Last week’s Government Accountability Office report on the trafficking of U.S. guns to Mexico has inspired quite a backlash from gun enthusiasts who contend it’s “being deliberately misinterpreted by gun prohibitionists to push a gun ban agenda,” according to one voice representative of the outcry.
The report found that 87 percent of guns seized by Mexican authorities and traced by the Bureau of Alcohol, Tobacco and Firearms in the last five years originated from the United States. The critics, however, say the findings are misleading because (1) a majority of guns confiscated in Mexico are never submitted to be traced by the ATF, (2) many of the U.S.-made guns are turning up, not because they’re being smuggled, but because Mexican soldiers are being recruited (with their old, U.S.-made guns) into the more lucrative world of the drug cartels, and (3) some of the semi-automatic weapons that GAO describes as “high-powered” are actually better suited “for shooting prairie dogs and other varmints.”

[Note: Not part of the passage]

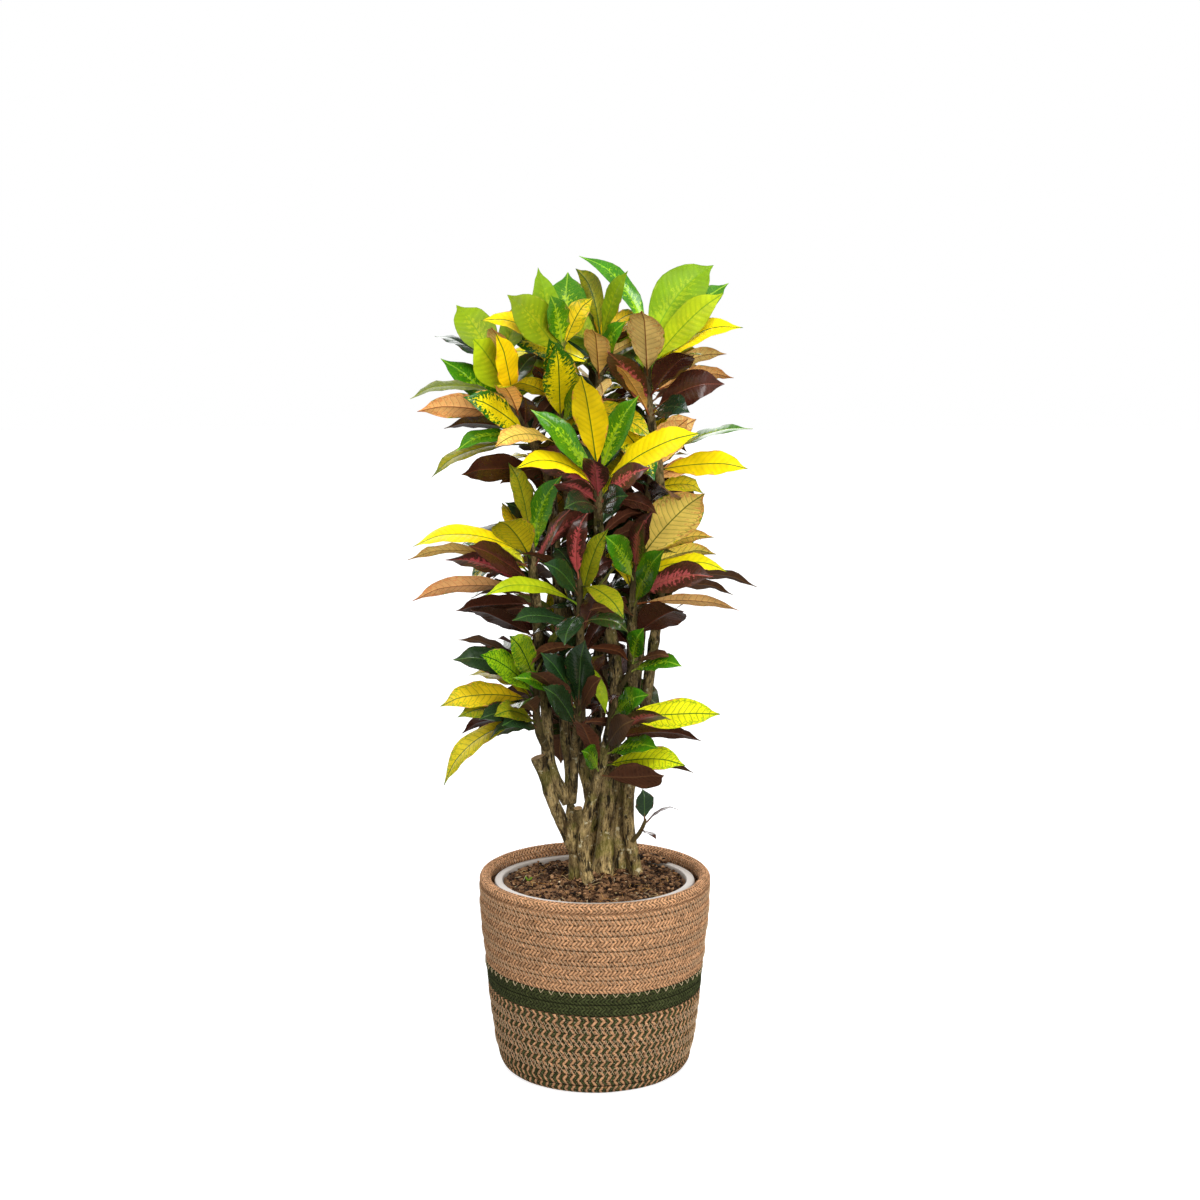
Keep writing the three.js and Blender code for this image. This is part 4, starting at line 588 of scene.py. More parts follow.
class Finish:
    """A material built from nodes, with short calls for the nodes that it needs."""

    def __init__(self, name, roughness=0.6, coat=0.0, specular=0.5):
        self.material = bpy.data.materials.new(name)
        self.material.use_nodes = True
        self.tree = self.material.node_tree
        self.shader = self.tree.nodes["Principled BSDF"]
        self.shader.inputs["Roughness"].default_value = roughness
        self.shader.inputs["Specular IOR Level"].default_value = specular
        self.shader.inputs["Coat Weight"].default_value = coat
        self.shader.inputs["Coat Roughness"].default_value = 0.12

    def feed(self, socket, value):
        if isinstance(value, bpy.types.NodeSocket):
            self.tree.links.new(value, socket)
        elif value is not None:
            if hasattr(socket.default_value, "__len__"):
                value = tuple(value) + (1.0,) * (len(socket.default_value) - len(value))
            socket.default_value = value

    def node(self, kind, inputs=(), output=0, **settings):
        made = self.tree.nodes.new("ShaderNode" + kind)
        for name, value in settings.items():
            setattr(made, name, value)
        for name, value in dict(inputs).items():
            self.feed(made.inputs[name], value)
        return made.outputs[output]

    def math(self, operation, a, b=None, c=None):
        return self.node("Math", {0: a, 1: b, 2: c}, operation=operation)

    def times(self, a, b):
        return self.math("MULTIPLY", a, b)

    def less(self, a, b):
        return self.math("SUBTRACT", a, b)

    def scaled(self, a, by, plus):
        return self.math("MULTIPLY_ADD", a, by, plus)

    def step(self, low, high, value):
        inputs = {"Value": value, "From Min": low, "From Max": high}
        return self.node("MapRange", inputs, interpolation_type="SMOOTHSTEP")

    def range(self, value, low, high, to_low, to_high):
        inputs = {"Value": value, "From Min": low, "From Max": high, "To Min": to_low, "To Max": to_high}
        return self.node("MapRange", inputs)

    def mix(self, share, a, b, blend="MIX"):
        inputs = {0: share, 6: a, 7: b}
        return self.node("Mix", inputs, 2, data_type="RGBA", blend_type=blend)

    def over(self, share, colour, tint):
        """A tint in sRGB, laid over a colour by a share."""
        return self.mix(share, colour, linear(tint))

    def spotted(self, colour, tint, strength, scale, low, high, detail=2.0, roughness=0.5):
        """A colour with spots of an sRGB tint, where a noise is above a level."""
        spots = self.step(low, high, self.grain(scale / MM, None, detail, roughness))
        return self.over(self.times(spots, strength), colour, tint)

    def shaded(self, colour, shade, *more):
        """A colour times the product of some shades."""
        for other in more:
            shade = self.times(shade, other)
        return self.mix(1.0, colour, self.join(shade, shade, shade), "MULTIPLY")

    def attribute(self, name):
        return self.node("Attribute", output="Vector", attribute_name=name)

    def parts(self, name):
        """The three numbers of an attribute."""
        return self.split(self.attribute(name))

    def split(self, vector):
        made = self.tree.nodes.new("ShaderNodeSeparateXYZ")
        self.feed(made.inputs[0], vector)
        return made.outputs

    def join(self, x, y, z):
        return self.node("CombineXYZ", {0: x, 1: y, 2: z})

    def place(self):
        return self.node("TexCoord", output="Object")

    def grain(self, scale, vector=None, detail=3.0, roughness=0.5):
        inputs = {"Vector": vector or self.place(), "Scale": scale, "Detail": detail, "Roughness": roughness}
        return self.node("TexNoise", inputs)

    def cells(self, scale, vector, **settings):
        return self.node("TexVoronoi", {"Vector": vector, "Scale": scale}, "Distance", **settings)

    def relief(self, height, distance, strength):
        return self.node("Bump", {"Height": height, "Distance": distance, "Strength": strength})

    def finish(self, colour, roughness=None, normal=None):
        self.feed(self.shader.inputs["Base Color"], colour)
        self.feed(self.shader.inputs["Roughness"], roughness)
        self.feed(self.shader.inputs["Normal"], normal)
        return self.material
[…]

In this maelstrom arrives a fascinating piece by Mike Melia of the Associated Press, who reported over the weekend that roughly 80 percent of the crime guns seized and traced by Jamaican authorities also originate from the United States — similar findings coming from another independent analysis of another crime-ridden developing country in close proximity to the United States.
Unlike in Mexico, the vast majority of Jamaican guns seized are submitted for tracing. Jamaica and the U.S. Bureau of Alcohol, Tobacco, Firearms and Explosives find most of the seized weapons come from three Florida counties — Orange, Dade and Broward — all with large Jamaican populations, according to [Mark Shields, Jamaica’s deputy police commissioner].
So there goes the GAO critics’ first argument. U.S. small-arms sales to Jamaica’s tiny military are spare, so the second argument doesn’t hold up very well either. As for the third, well, it’s doubtful that Jamaica has much of a prairie dog problem. Rather, Melia writes that Florida’s “lax” gun laws have simply made it easy for smugglers to buy U.S. weapons and traffic them to the Caribbean.
The U.S. and Jamaica both prohibit the unlicensed transport of guns. But like Mexican smugglers, Jamaican ones depend on lax U.S. gun laws, corrupt customs inspectors and front men acting as buyers. Florida gun laws make it relatively easy to buy a legal firearm, and much of the smuggling is done by family and friends, said Shields, the Jamaican police official.
The results are grisly. “With arsenals to rival police firepower,” Melia writes, “the gangs are blamed for 90 percent of the homicides in Jamaica — 1,611 last year, about 10 times more than the U.S. rate, relative to population.”